THE TASK - Each record needs to be echoed exactly; can you do that?
====== INPUT
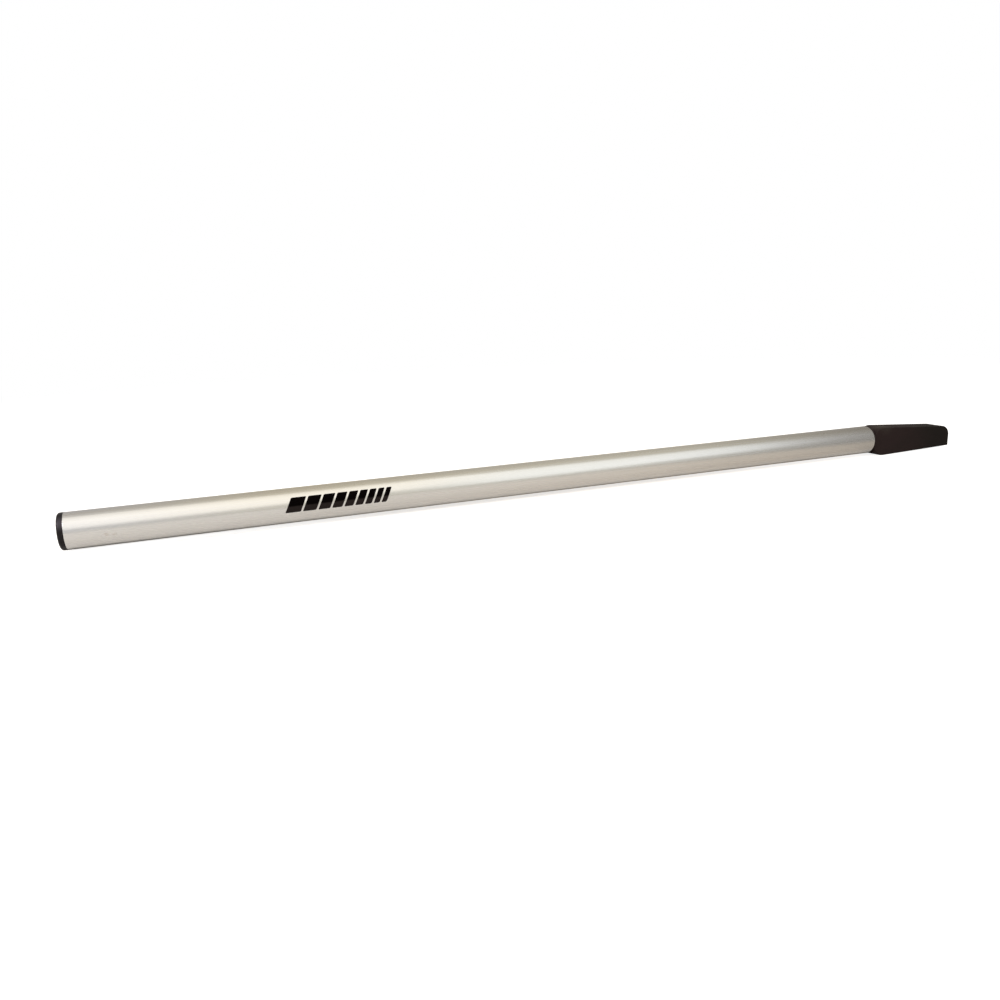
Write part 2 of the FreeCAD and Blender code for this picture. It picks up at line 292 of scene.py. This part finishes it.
def grey_stops(stops):
    return [(at, grey(level)) for at, level in stops]


# Nodes

class Nodes:
    """Adds nodes to a tree and links them. An input that is given a socket is linked to it, and any other
    value is set."""

    def __init__(self, tree):
        self.tree = tree

    def add(self, kind, inputs=None, **settings):
        node = self.tree.nodes.new(kind)
        for name, value in settings.items():
            setattr(node, name, value)
        for key, value in (inputs or {}).items():
            if isinstance(value, bpy.types.NodeSocket):
                self.tree.links.new(value, node.inputs[key])
            else:
                node.inputs[key].default_value = value
        return node

    def math(self, operation, first, second=0.0, clamp=False):
        node = self.add("ShaderNodeMath", {0: first, 1: second}, operation=operation, use_clamp=clamp)
        return node.outputs[0]

    def plus(self, first, second, clamp=False):
        return self.math("ADD", first, second, clamp)

    def minus(self, first, second):
        return self.math("SUBTRACT", first, second)

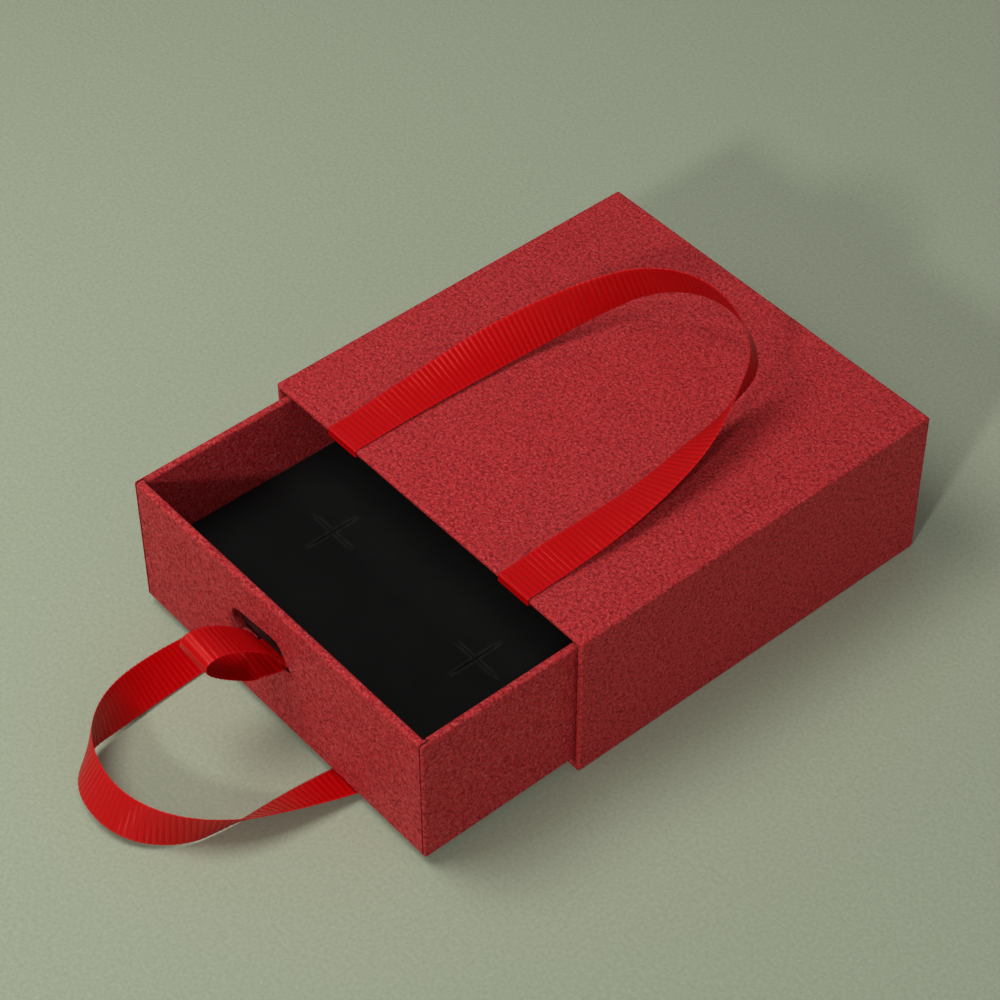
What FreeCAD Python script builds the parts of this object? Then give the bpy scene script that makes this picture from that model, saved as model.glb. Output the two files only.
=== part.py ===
"""Sliding drawer gift box: a rigid sleeve with a ribbon-pull drawer and two ribbon carry handles.

The frame is in millimetres: X runs across the box, Y from the open mouth (-Y) to the back, and
Z up. The origin is the centre of the sleeve's underside, the face that the box stands on. The
drawer is drawn out of the mouth towards -Y.
"""
import FreeCAD, Part
import math
import os

from FreeCAD import Vector

# Sleeve: outside size, greyboard, and the papers glued to it.
SLEEVE_WIDTH = 100.0
SLEEVE_DEPTH = 100.0
SLEEVE_HEIGHT = 40.0
SLEEVE_BOARD = 1.0
SLEEVE_COVER = 0.2
SLEEVE_LINING = 0.2
MOUTH_TURN_IN = 15.0
SHEET_MARGIN = 7.0
BACK_SHEET_MARGIN = 1.2

# Drawer: its board and paper, and the play that lets it slide.
DRAWER_BOARD = 1.4
DRAWER_PAPER = 0.25
DRAWER_SIDE_PLAY = 0.6
DRAWER_BASE_PLAY = 1.0
DRAWER_TOP_PLAY = 1.3
DRAWER_BACK_PLAY = 0.5
DRAWER_OUT = 39.7
FRONT_SHEET_MARGIN = 1.0

# Wrapped board: the round of each wrapped edge, the bevel of the board under it, and the groove
# where two sheets meet.
SOFT_EDGE = 0.6
BOARD_EASE = 0.4
SEAM_GAP = 0.45

# Half-moon slot in the drawer's front: its flat base above the insert, and its outline from
# that base, as (x, rise). Straight sides alternate with three-point arcs.
SLOT_ABOVE_INSERT = 2.2
SLOT_LEFT = (-12.8, 0.0)
SLOT_LEFT_SHOULDER = (-14.5, 2.6)
SLOT_LEFT_ROUND = (-14.5, 4.9)
SLOT_CROWN_LEFT = (-13.0, 6.4)
SLOT_CROWN = (-6.5, 7.2)
SLOT_CROWN_RIGHT = (-0.6, 7.7)
SLOT_RIGHT_ROUND = (1.3, 7.1)
SLOT_RIGHT_SHOULDER = (2.4, 5.7)
SLOT_RIGHT_FLANK = (4.2, 2.9)
SLOT_RIGHT = (6.6, 0.0)

# Slit in the slot's base, behind its front lip, that the pull ribbon dives through.
RIBBON_SLIT = (-8.6, 5.6)
RIBBON_SLIT_LIP = 0.7
RIBBON_SLIT_DEPTH = 1.6

# Padded insert: black foam under a velvet face, with crosswise slits to hold small things.
FOAM = 13.1
VELVET = 0.6
VELVET_EDGE = 0.4
INSERT_PLAY = 0.1
SLIT_LENGTH = 12.0
SLIT_WIDTH = 0.7
SLIT_DEPTH = 9.0
SLIT_ACROSS = 48.0
SLIT_ALONG = 29.4
SLIT_ROW_CENTRE = -0.7

# Grosgrain ribbon, and how much of it is glued inside the box.
RIBBON_WIDTH = 9.4
RIBBON = 0.35
TAIL_LENGTH = 16.0
ROOT_ROLL = 0.05
ROOT_GAP = 0.8
ROOT_STRAIGHT = 3.5
PANEL_GAP = 0.125
FLOOR_GAP = 0.07
FOOT_BEND = 0.3

# Pull ribbon: where it passes the slot, its tails behind the front, and the paper patch that
# covers them and closes the slot behind.
PULL_X = -3.2
PULL_ENDS_ABOVE_FLOOR = 3.8
PULL_RECESS = 0.8
PULL_SEAT = 0.1
PULL_NOTCH_PLAY = 0.5
PATCH_LEFT = -16.8
PATCH_RIGHT = 7.6
PATCH_BELOW_ENDS = 2.3
PATCH_ABOVE_SLOT = 9.5
PATCH_SEAT = 0.05
PATCH_PAPER = 0.15

# Top handle: its centre line as (x, distance behind the mouth, height over the panel) and the
# lean of the ribbon: 0 lies flat, 90 stands on its inner edge, and more leans inwards.
TOP_HANDLE = [
    (-26.8, 13.0, 0.8, 4.0),
    (-26.3, 25.5, 1.8, 13.0),
    (-25.3, 38.0, 3.3, 32.0),
    (-23.2, 50.5, 5.2, 53.0),
    (-19.6, 62.5, 8.1, 74.0),
    (-13.2, 73.0, 11.8, 97.0),
    (-2.6, 79.4, 14.1, 113.0),
    (9.8, 79.8, 13.9, 116.0),
    (20.3, 73.7, 10.7, 100.0),
    (25.8, 63.3, 6.9, 62.0),
    (27.7, 51.0, 4.4, 34.0),
    (28.3, 38.5, 2.9, 17.0),
    (28.7, 25.7, 1.9, 2.0),
    (29.0, 13.0, 1.1, -4.0),
]
TOP_HANDLE_LEFT = -26.8
TOP_HANDLE_RIGHT = 29.2

# Bottom handle: (x, distance before the mouth, height over the floor) and lean, as above.
BOTTOM_HANDLE = [
    (-29.2, 13.0, 0.45, 0.0),
    (-28.7, 26.0, 0.55, 0.0),
    (-28.0, 38.0, 1.05, 8.0),
    (-26.9, 50.5, 2.6, 29.0),
    (-24.3, 63.5, 4.8, 57.0),
    (-18.6, 74.8, 8.0, 94.0),
    (-8.8, 82.3, 11.0, 123.0),
    (3.5, 82.6, 10.6, 115.0),
    (12.8, 75.2, 7.4, 85.0),
    (17.3, 63.9, 4.3, 54.0),
    (19.0, 51.2, 2.7, 26.0),
    (21.0, 38.5, 1.35, 6.0),
    (23.7, 25.8, 0.7, -2.0),
    (26.5, 13.0, 0.5, -1.0),
]
BOTTOM_HANDLE_LEFT = -29.4
BOTTOM_HANDLE_RIGHT = 29.2

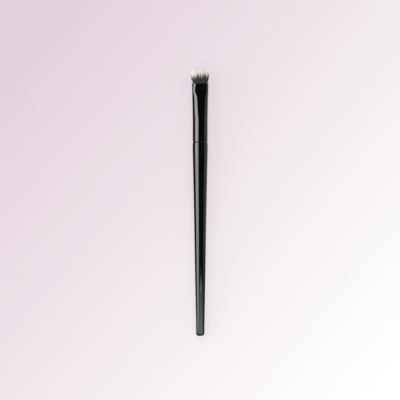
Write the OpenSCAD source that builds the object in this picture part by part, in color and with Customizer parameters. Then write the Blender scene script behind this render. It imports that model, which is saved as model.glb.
============
TASK SOLUTION -
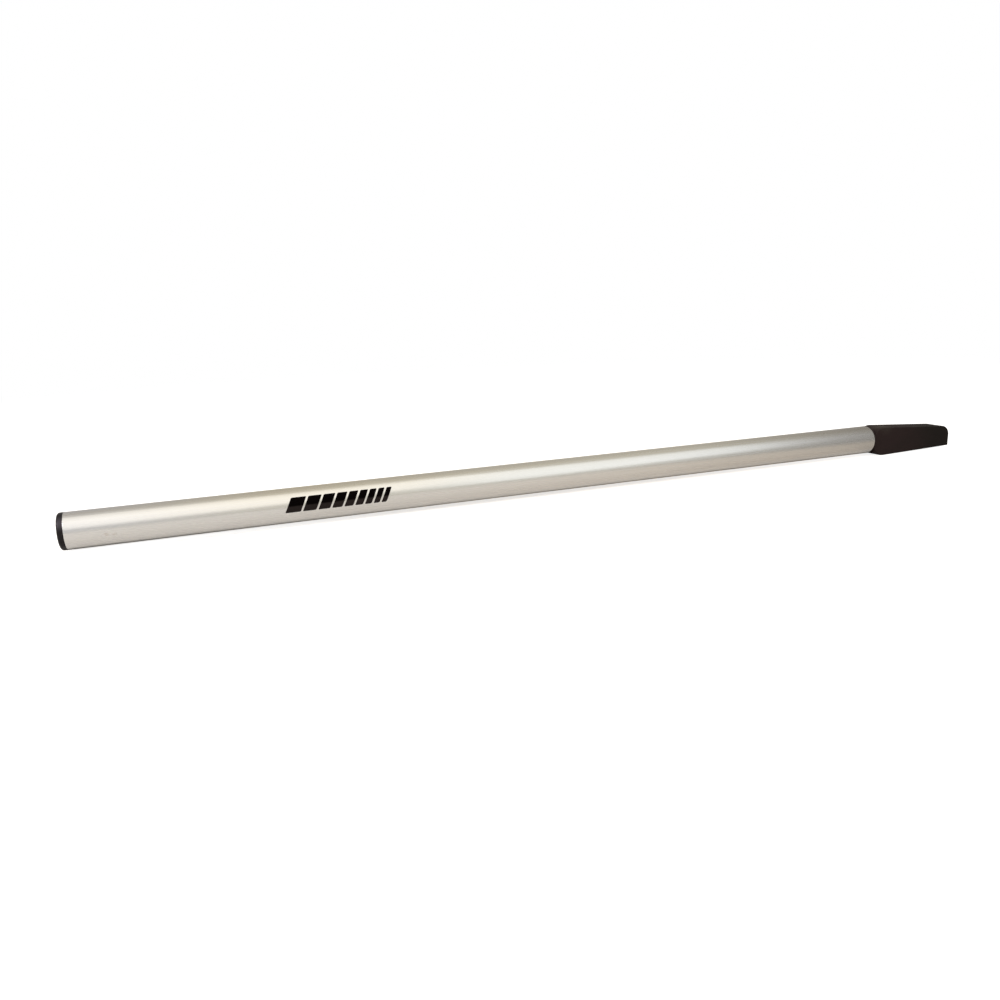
Write part 2 of the FreeCAD and Blender code for this picture. It picks up at line 292 of scene.py. This part finishes it.
def grey_stops(stops):
    return [(at, grey(level)) for at, level in stops]


# Nodes

class Nodes:
    """Adds nodes to a tree and links them. An input that is given a socket is linked to it, and any other
    value is set."""

    def __init__(self, tree):
        self.tree = tree

    def add(self, kind, inputs=None, **settings):
        node = self.tree.nodes.new(kind)
        for name, value in settings.items():
            setattr(node, name, value)
        for key, value in (inputs or {}).items():
            if isinstance(value, bpy.types.NodeSocket):
                self.tree.links.new(value, node.inputs[key])
            else:
                node.inputs[key].default_value = value
        return node

    def math(self, operation, first, second=0.0, clamp=False):
        node = self.add("ShaderNodeMath", {0: first, 1: second}, operation=operation, use_clamp=clamp)
        return node.outputs[0]

    def plus(self, first, second, clamp=False):
        return self.math("ADD", first, second, clamp)

    def minus(self, first, second):
        return self.math("SUBTRACT", first, second)

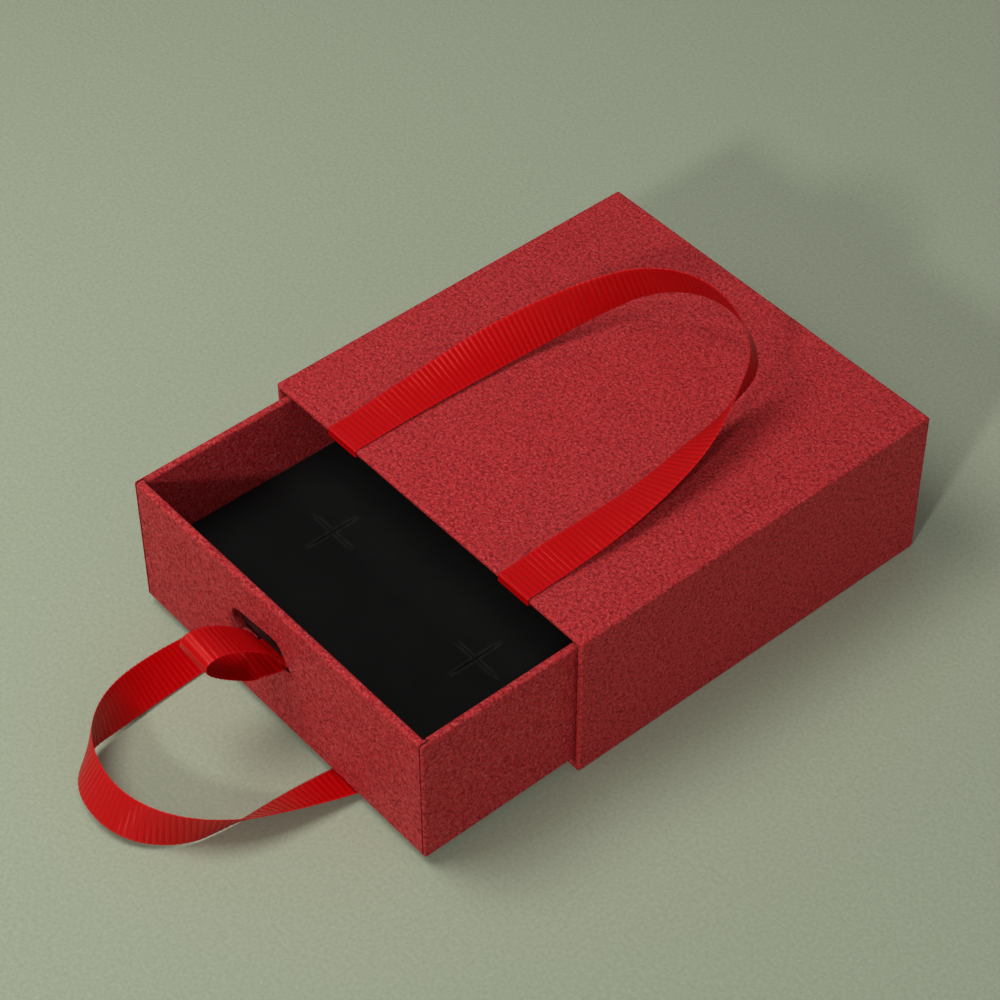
What FreeCAD Python script builds the parts of this object? Then give the bpy scene script that makes this picture from that model, saved as model.glb. Output the two files only.
=== part.py ===
"""Sliding drawer gift box: a rigid sleeve with a ribbon-pull drawer and two ribbon carry handles.

The frame is in millimetres: X runs across the box, Y from the open mouth (-Y) to the back, and
Z up. The origin is the centre of the sleeve's underside, the face that the box stands on. The
drawer is drawn out of the mouth towards -Y.
"""
import FreeCAD, Part
import math
import os

from FreeCAD import Vector

# Sleeve: outside size, greyboard, and the papers glued to it.
SLEEVE_WIDTH = 100.0
SLEEVE_DEPTH = 100.0
SLEEVE_HEIGHT = 40.0
SLEEVE_BOARD = 1.0
SLEEVE_COVER = 0.2
SLEEVE_LINING = 0.2
MOUTH_TURN_IN = 15.0
SHEET_MARGIN = 7.0
BACK_SHEET_MARGIN = 1.2

# Drawer: its board and paper, and the play that lets it slide.
DRAWER_BOARD = 1.4
DRAWER_PAPER = 0.25
DRAWER_SIDE_PLAY = 0.6
DRAWER_BASE_PLAY = 1.0
DRAWER_TOP_PLAY = 1.3
DRAWER_BACK_PLAY = 0.5
DRAWER_OUT = 39.7
FRONT_SHEET_MARGIN = 1.0

# Wrapped board: the round of each wrapped edge, the bevel of the board under it, and the groove
# where two sheets meet.
SOFT_EDGE = 0.6
BOARD_EASE = 0.4
SEAM_GAP = 0.45

# Half-moon slot in the drawer's front: its flat base above the insert, and its outline from
# that base, as (x, rise). Straight sides alternate with three-point arcs.
SLOT_ABOVE_INSERT = 2.2
SLOT_LEFT = (-12.8, 0.0)
SLOT_LEFT_SHOULDER = (-14.5, 2.6)
SLOT_LEFT_ROUND = (-14.5, 4.9)
SLOT_CROWN_LEFT = (-13.0, 6.4)
SLOT_CROWN = (-6.5, 7.2)
SLOT_CROWN_RIGHT = (-0.6, 7.7)
SLOT_RIGHT_ROUND = (1.3, 7.1)
SLOT_RIGHT_SHOULDER = (2.4, 5.7)
SLOT_RIGHT_FLANK = (4.2, 2.9)
SLOT_RIGHT = (6.6, 0.0)

# Slit in the slot's base, behind its front lip, that the pull ribbon dives through.
RIBBON_SLIT = (-8.6, 5.6)
RIBBON_SLIT_LIP = 0.7
RIBBON_SLIT_DEPTH = 1.6

# Padded insert: black foam under a velvet face, with crosswise slits to hold small things.
FOAM = 13.1
VELVET = 0.6
VELVET_EDGE = 0.4
INSERT_PLAY = 0.1
SLIT_LENGTH = 12.0
SLIT_WIDTH = 0.7
SLIT_DEPTH = 9.0
SLIT_ACROSS = 48.0
SLIT_ALONG = 29.4
SLIT_ROW_CENTRE = -0.7

# Grosgrain ribbon, and how much of it is glued inside the box.
RIBBON_WIDTH = 9.4
RIBBON = 0.35
TAIL_LENGTH = 16.0
ROOT_ROLL = 0.05
ROOT_GAP = 0.8
ROOT_STRAIGHT = 3.5
PANEL_GAP = 0.125
FLOOR_GAP = 0.07
FOOT_BEND = 0.3

# Pull ribbon: where it passes the slot, its tails behind the front, and the paper patch that
# covers them and closes the slot behind.
PULL_X = -3.2
PULL_ENDS_ABOVE_FLOOR = 3.8
PULL_RECESS = 0.8
PULL_SEAT = 0.1
PULL_NOTCH_PLAY = 0.5
PATCH_LEFT = -16.8
PATCH_RIGHT = 7.6
PATCH_BELOW_ENDS = 2.3
PATCH_ABOVE_SLOT = 9.5
PATCH_SEAT = 0.05
PATCH_PAPER = 0.15

# Top handle: its centre line as (x, distance behind the mouth, height over the panel) and the
# lean of the ribbon: 0 lies flat, 90 stands on its inner edge, and more leans inwards.
TOP_HANDLE = [
    (-26.8, 13.0, 0.8, 4.0),
    (-26.3, 25.5, 1.8, 13.0),
    (-25.3, 38.0, 3.3, 32.0),
    (-23.2, 50.5, 5.2, 53.0),
    (-19.6, 62.5, 8.1, 74.0),
    (-13.2, 73.0, 11.8, 97.0),
    (-2.6, 79.4, 14.1, 113.0),
    (9.8, 79.8, 13.9, 116.0),
    (20.3, 73.7, 10.7, 100.0),
    (25.8, 63.3, 6.9, 62.0),
    (27.7, 51.0, 4.4, 34.0),
    (28.3, 38.5, 2.9, 17.0),
    (28.7, 25.7, 1.9, 2.0),
    (29.0, 13.0, 1.1, -4.0),
]
TOP_HANDLE_LEFT = -26.8
TOP_HANDLE_RIGHT = 29.2

# Bottom handle: (x, distance before the mouth, height over the floor) and lean, as above.
BOTTOM_HANDLE = [
    (-29.2, 13.0, 0.45, 0.0),
    (-28.7, 26.0, 0.55, 0.0),
    (-28.0, 38.0, 1.05, 8.0),
    (-26.9, 50.5, 2.6, 29.0),
    (-24.3, 63.5, 4.8, 57.0),
    (-18.6, 74.8, 8.0, 94.0),
    (-8.8, 82.3, 11.0, 123.0),
    (3.5, 82.6, 10.6, 115.0),
    (12.8, 75.2, 7.4, 85.0),
    (17.3, 63.9, 4.3, 54.0),
    (19.0, 51.2, 2.7, 26.0),
    (21.0, 38.5, 1.35, 6.0),
    (23.7, 25.8, 0.7, -2.0),
    (26.5, 13.0, 0.5, -1.0),
]
BOTTOM_HANDLE_LEFT = -29.4
BOTTOM_HANDLE_RIGHT = 29.2

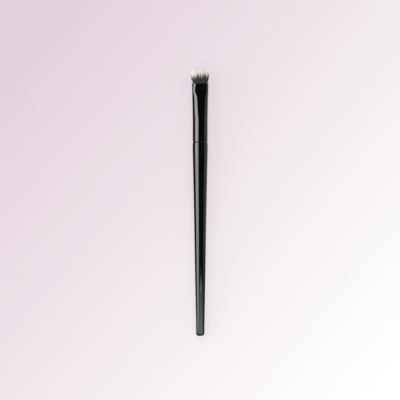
Write the OpenSCAD source that builds the object in this picture part by part, in color and with Customizer parameters. Then write the Blender scene script behind this render. It imports that model, which is saved as model.glb.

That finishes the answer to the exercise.